Herb Marinade for Barbecues

Preparation info

    • Difficulty


Appears in

Sud de France

By Caroline Conran

Published 2012

  • About

My simplified, everyday version of a splendid recipe given by Paula Wolfert in her book The Cooking of South West France. It can be used for barbecued lamb chops, pork chops or spare ribs.


  • ½ tsp sea salt
  • ½ tsp ground black pepper
  • 1 bay leaf, crushed
  • 1 tsp thyme leaves, fresh or dried
  • 2-3 sprigs fresh rosemary, chopped
  • 6 mint leaves, chopped
  • 4 sage leaves, chopped
  • 2 cloves garlic, coarsely mashed with a fork
  • 1 tbsp olive oil
  • lemon wedges


    Put all the ingredients except the olive oil and lemon wedges into a mortar and grind them together. Mix in the olive oil and rub whatever meat you are going to cook on both sides with this mixture.
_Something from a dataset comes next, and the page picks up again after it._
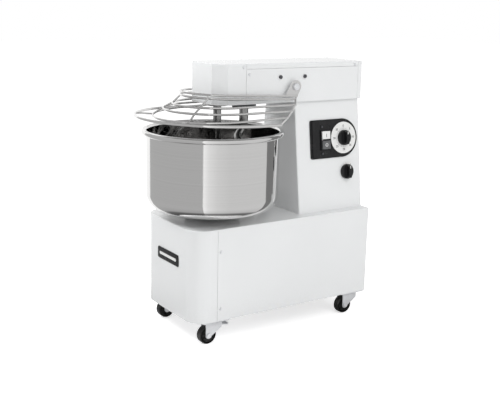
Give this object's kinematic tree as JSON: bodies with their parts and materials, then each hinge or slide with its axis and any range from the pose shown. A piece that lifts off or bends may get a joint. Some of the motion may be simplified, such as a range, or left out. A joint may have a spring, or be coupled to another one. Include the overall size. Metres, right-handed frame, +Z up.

    Let the meat sit in the marinade for an hour or two or overnight. Barbecue in the normal way, but without added fat or oil, turning with tongs over a moderate heat, it is important not to overcook the meat, it must be juicy.

    Serve with a slice of lemon, a green salad, perhaps potatoes and some good bread to mop up the juices. (Enough for 2 servings.)